Socializing by PR pros and their spouses with reporters and their spouses was the norm. We were guests at more than 30 homes of PR pros and reciprocated. There was a parade of lunches and press happenings and “nights on the town.”
Big companies had outreach programs that sent PR staffers to the desksides of editors.
Our July 1989 magazine catalogued the numerous annual events of the blue chips including:
--Mobil’s “Summer Garden Party” for the press at the Museum of Modern Art, New York.
--The annual “Press Dinner” of Standard Oil Co. at the St. Regis Hotel Roof, New York.
--ITT Annual Brussels Boys’ Club Dinner at the St. Regis Roof plus annual picnics in Nutley, N.J., for 200+ reporters and their families.
--American Stock Exchange golf outing and dinner for reporters at the Westchester Country Club.
--American Can Co. annual holiday party for press at the Four Seasons restaurant.
--Ethyl Corp. up until 1988 had a major year-end press lunch in New York at the Plaza Hotel or Chemists Club.
--RCA Corp. often took reporters to distance places including Puerto Rico as part of product introductions. One was a weekend at Gurney’s Inn, Montauk, that included a golf outing. RCA threw the biggest party at the New York Financial Writers’ Follies each year.
--Texaco each year took a bus load of reporters to the Army-Navy game in Philadelphia, treating them to dinner in New York at day’s end.
General Motors, Ford and Chrysler had year-end press parties at the Detroit Press Club.
W.R. Grace & Co. had an annual St. Patrick’s Day party in New York for more than 100 reporters and spouses. Peter Grace often attended. Hoechst Celanese each year hosted more than 100 fashion and trade press at its East Side New York townhouse.
The above list only scratches the surface of company-hosted press outings. PR firms and ad agencies hosted the press in numerous ways.
Manning, Selvage & Lee, Doremus & Co. and Carlson, Rockey & Assocs., had annual golf outings for reporters. Many ad agencies invited press to holiday parties. Kenyon & Eckhardt and West, Weir & Bartel hosted dinners at their offices, explaining the different departments to reporters and their spouses.
George Whipple, PR head at Benson & Bowles, took press and an agency exec to lunches and urged reporters to call up the execs at any time without going through him. Whipple hosted nearly 100 press and PR people for dinner at his home in Carmel, N.Y., one Saturday night.
Trade groups such as the Ad Club of New York, Ad Women of New York, and the PR Society invited press to their annual banquets.
The PR Society not only invited press to its Silver Anvil Awards banquet but included reporters as judges. This writer was an Anvil judge three times in the 1970s.

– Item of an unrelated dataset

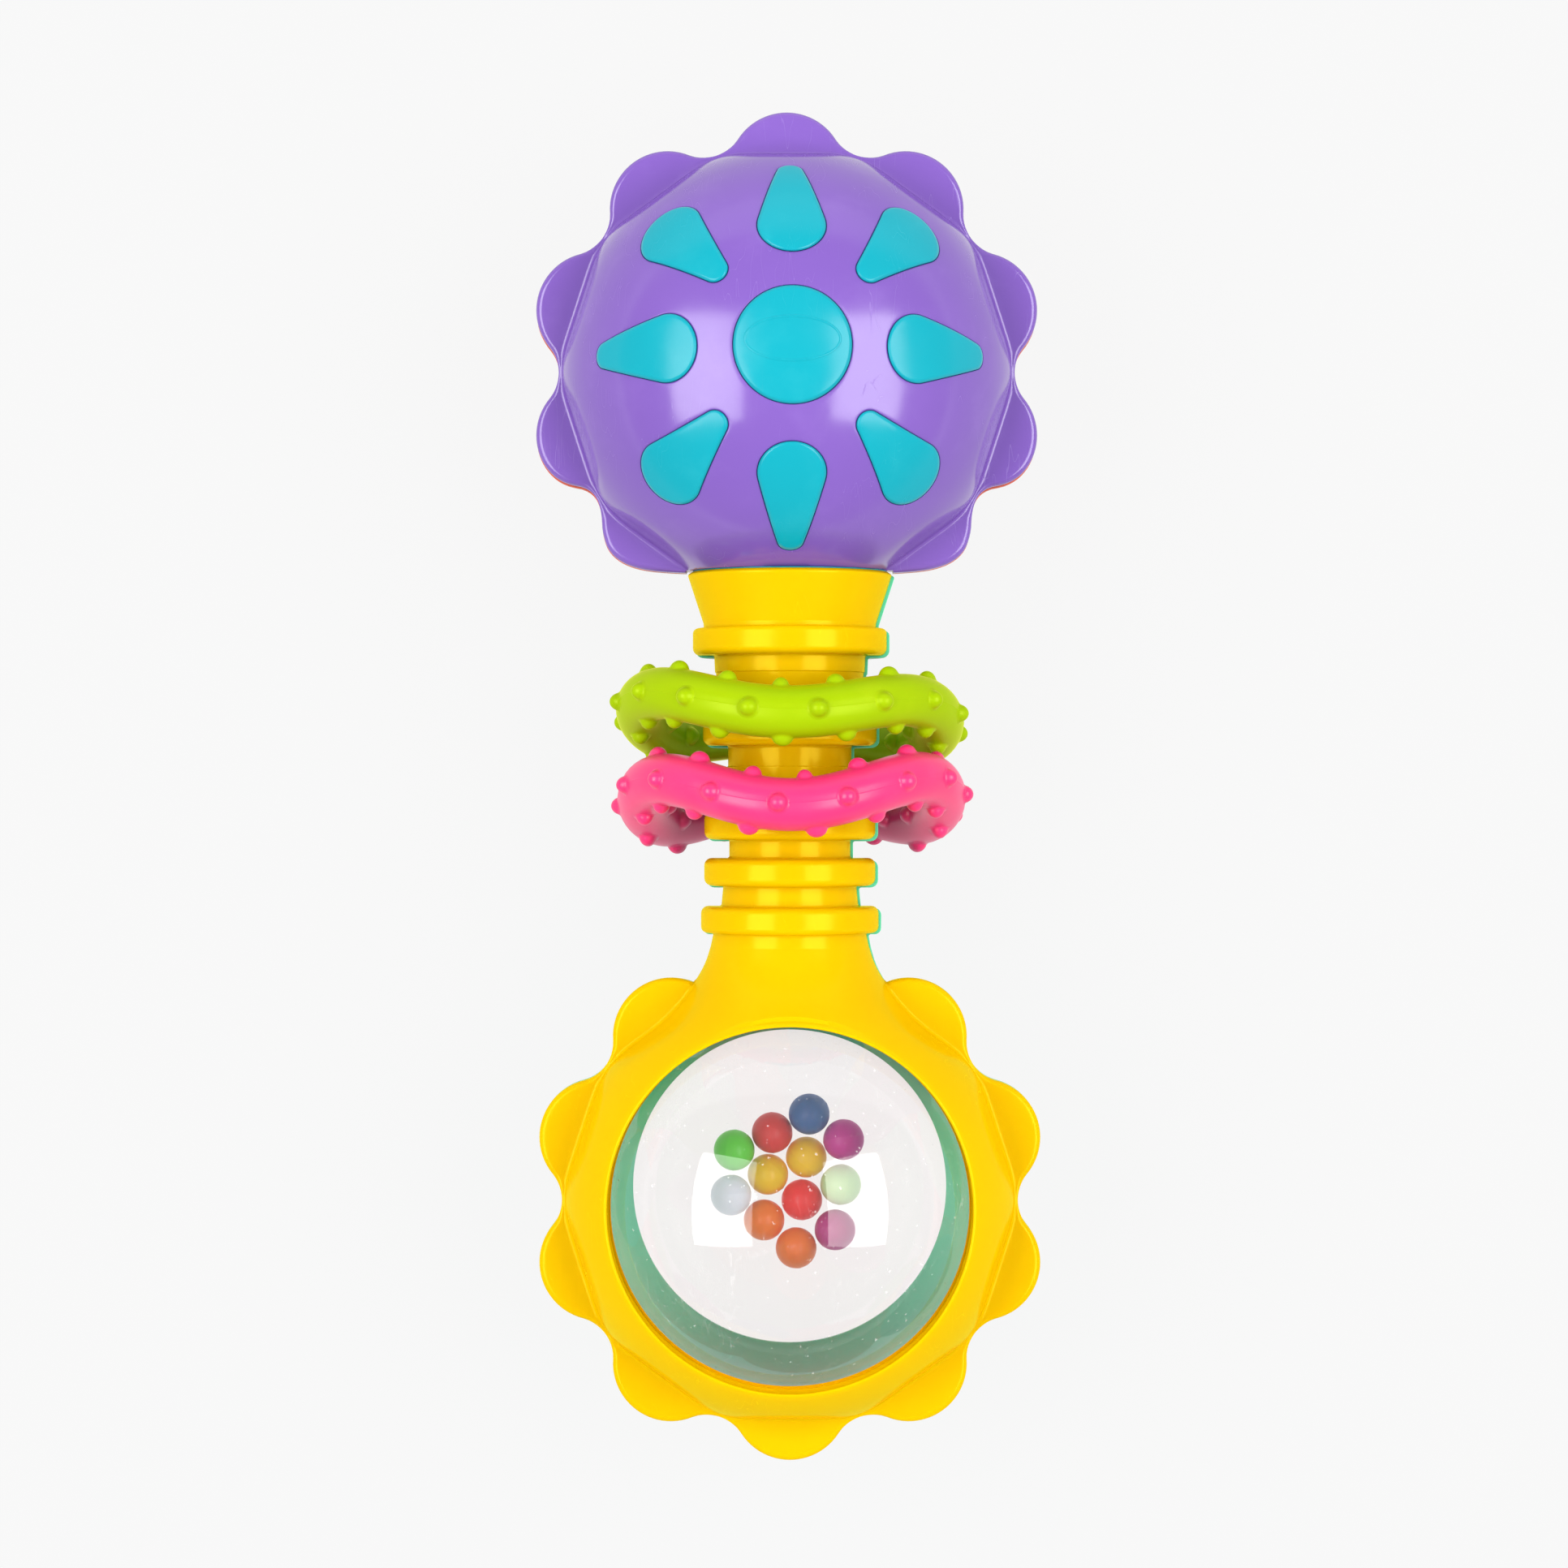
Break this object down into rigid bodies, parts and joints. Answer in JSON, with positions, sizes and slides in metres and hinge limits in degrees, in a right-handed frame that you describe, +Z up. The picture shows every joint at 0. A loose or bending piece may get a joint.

Our 9/24/1975 NL listed 23 New York PR groups that met at least once a month. At least 10 disappeared—Chemical Comms. Assn.; Financial Relations Society; Monday II Group (corporate); New York Airline PR Assn.; Paper Industry PR Group; Pride & Alarm (created APR); PR Roundtable (35 PR heads of ad agencies); Shop Talk (heads of 12 big PR firms); Wall St. Irregulars (financial PR pros, press), and Wednesday PR Group (firm owners).
There were monthly lunches with prominent speakers of the New York chapter of PRS that attracted 300 and more. Those disappeared 20 years ago. The National Investor Relations Institute had similar lunches at the top of the GE building or Princeton Club but they stopped at least ten years ago.
Corporate and agency PR executives expressed themselves in public appearances or essays.
Hill & Knowlton in 1976 published a 228-page collection of speeches by their executives on a variety of subjects.
The “single spokesperson” dictum that has gripped the industry had not taken hold.
If PR people are going to predict where PR is headed, they first must know where it has been and where it is now.
Is the current model of PR better or worse than the model that was extant in the 1960s, 70s and part of the 80s?
The reasons for the changes should be explored.